Stated exercise → Copy every line of the material below word for word.
──────────
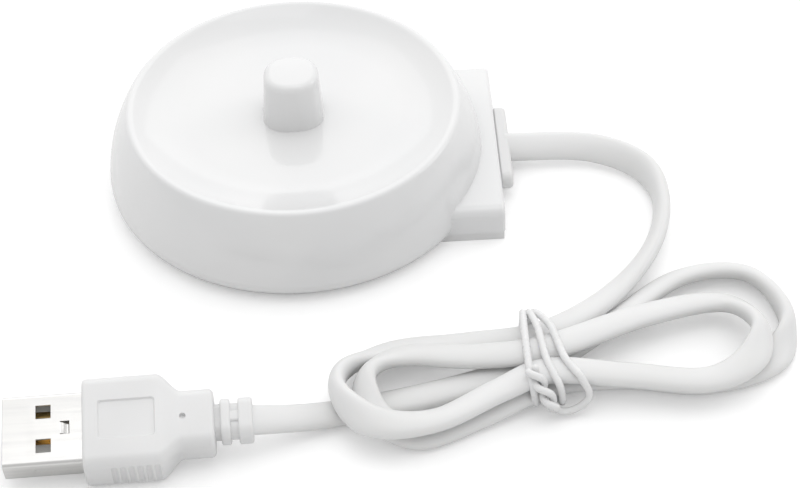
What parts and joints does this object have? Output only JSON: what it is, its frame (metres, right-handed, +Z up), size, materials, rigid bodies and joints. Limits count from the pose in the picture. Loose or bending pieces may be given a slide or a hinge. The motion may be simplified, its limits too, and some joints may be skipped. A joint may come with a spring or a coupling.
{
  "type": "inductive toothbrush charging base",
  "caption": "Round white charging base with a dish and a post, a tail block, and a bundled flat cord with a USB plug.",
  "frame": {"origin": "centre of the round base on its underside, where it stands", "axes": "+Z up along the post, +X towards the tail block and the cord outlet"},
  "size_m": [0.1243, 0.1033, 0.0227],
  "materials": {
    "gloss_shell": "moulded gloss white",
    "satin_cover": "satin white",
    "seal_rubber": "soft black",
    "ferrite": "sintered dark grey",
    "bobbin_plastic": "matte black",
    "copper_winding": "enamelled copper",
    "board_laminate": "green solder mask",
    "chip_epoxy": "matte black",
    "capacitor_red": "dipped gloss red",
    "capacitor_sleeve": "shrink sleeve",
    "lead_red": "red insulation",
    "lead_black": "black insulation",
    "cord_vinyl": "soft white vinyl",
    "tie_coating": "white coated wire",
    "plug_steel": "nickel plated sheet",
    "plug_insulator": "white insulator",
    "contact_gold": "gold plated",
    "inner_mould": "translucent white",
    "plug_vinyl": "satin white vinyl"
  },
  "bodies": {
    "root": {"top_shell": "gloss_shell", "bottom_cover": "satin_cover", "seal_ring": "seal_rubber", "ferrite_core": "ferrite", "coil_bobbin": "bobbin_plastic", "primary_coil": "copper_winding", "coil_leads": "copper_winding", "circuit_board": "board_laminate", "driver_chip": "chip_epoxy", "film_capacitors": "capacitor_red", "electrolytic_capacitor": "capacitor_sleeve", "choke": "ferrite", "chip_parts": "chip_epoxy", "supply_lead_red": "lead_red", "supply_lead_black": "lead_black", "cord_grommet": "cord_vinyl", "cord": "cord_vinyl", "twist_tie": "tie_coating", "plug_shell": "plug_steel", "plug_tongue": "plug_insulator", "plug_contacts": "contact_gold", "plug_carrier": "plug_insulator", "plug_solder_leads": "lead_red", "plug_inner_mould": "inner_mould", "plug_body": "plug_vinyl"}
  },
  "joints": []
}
──────────
Solution to this exercise →
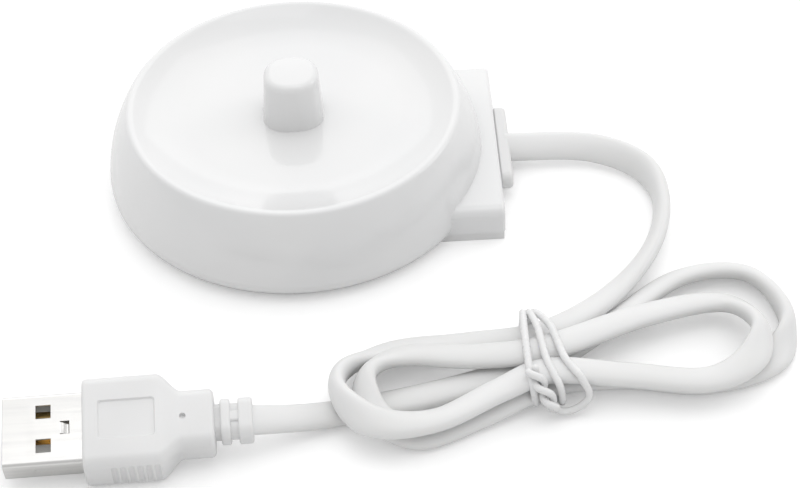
What parts and joints does this object have? Output only JSON: what it is, its frame (metres, right-handed, +Z up), size, materials, rigid bodies and joints. Limits count from the pose in the picture. Loose or bending pieces may be given a slide or a hinge. The motion may be simplified, its limits too, and some joints may be skipped. A joint may come with a spring or a coupling.
{
  "type": "inductive toothbrush charging base",
  "caption": "Round white charging base with a dish and a post, a tail block, and a bundled flat cord with a USB plug.",
  "frame": {"origin": "centre of the round base on its underside, where it stands", "axes": "+Z up along the post, +X towards the tail block and the cord outlet"},
  "size_m": [0.1243, 0.1033, 0.0227],
  "materials": {
    "gloss_shell": "moulded gloss white",
    "satin_cover": "satin white",
    "seal_rubber": "soft black",
    "ferrite": "sintered dark grey",
    "bobbin_plastic": "matte black",
    "copper_winding": "enamelled copper",
    "board_laminate": "green solder mask",
    "chip_epoxy": "matte black",
    "capacitor_red": "dipped gloss red",
    "capacitor_sleeve": "shrink sleeve",
    "lead_red": "red insulation",
    "lead_black": "black insulation",
    "cord_vinyl": "soft white vinyl",
    "tie_coating": "white coated wire",
    "plug_steel": "nickel plated sheet",
    "plug_insulator": "white insulator",
    "contact_gold": "gold plated",
    "inner_mould": "translucent white",
    "plug_vinyl": "satin white vinyl"
  },
  "bodies": {
    "root": {"top_shell": "gloss_shell", "bottom_cover": "satin_cover", "seal_ring": "seal_rubber", "ferrite_core": "ferrite", "coil_bobbin": "bobbin_plastic", "primary_coil": "copper_winding", "coil_leads": "copper_winding", "circuit_board": "board_laminate", "driver_chip": "chip_epoxy", "film_capacitors": "capacitor_red", "electrolytic_capacitor": "capacitor_sleeve", "choke": "ferrite", "chip_parts": "chip_epoxy", "supply_lead_red": "lead_red", "supply_lead_black": "lead_black", "cord_grommet": "cord_vinyl", "cord": "cord_vinyl", "twist_tie": "tie_coating", "plug_shell": "plug_steel", "plug_tongue": "plug_insulator", "plug_contacts": "contact_gold", "plug_carrier": "plug_insulator", "plug_solder_leads": "lead_red", "plug_inner_mould": "inner_mould", "plug_body": "plug_vinyl"}
  },
  "joints": []
}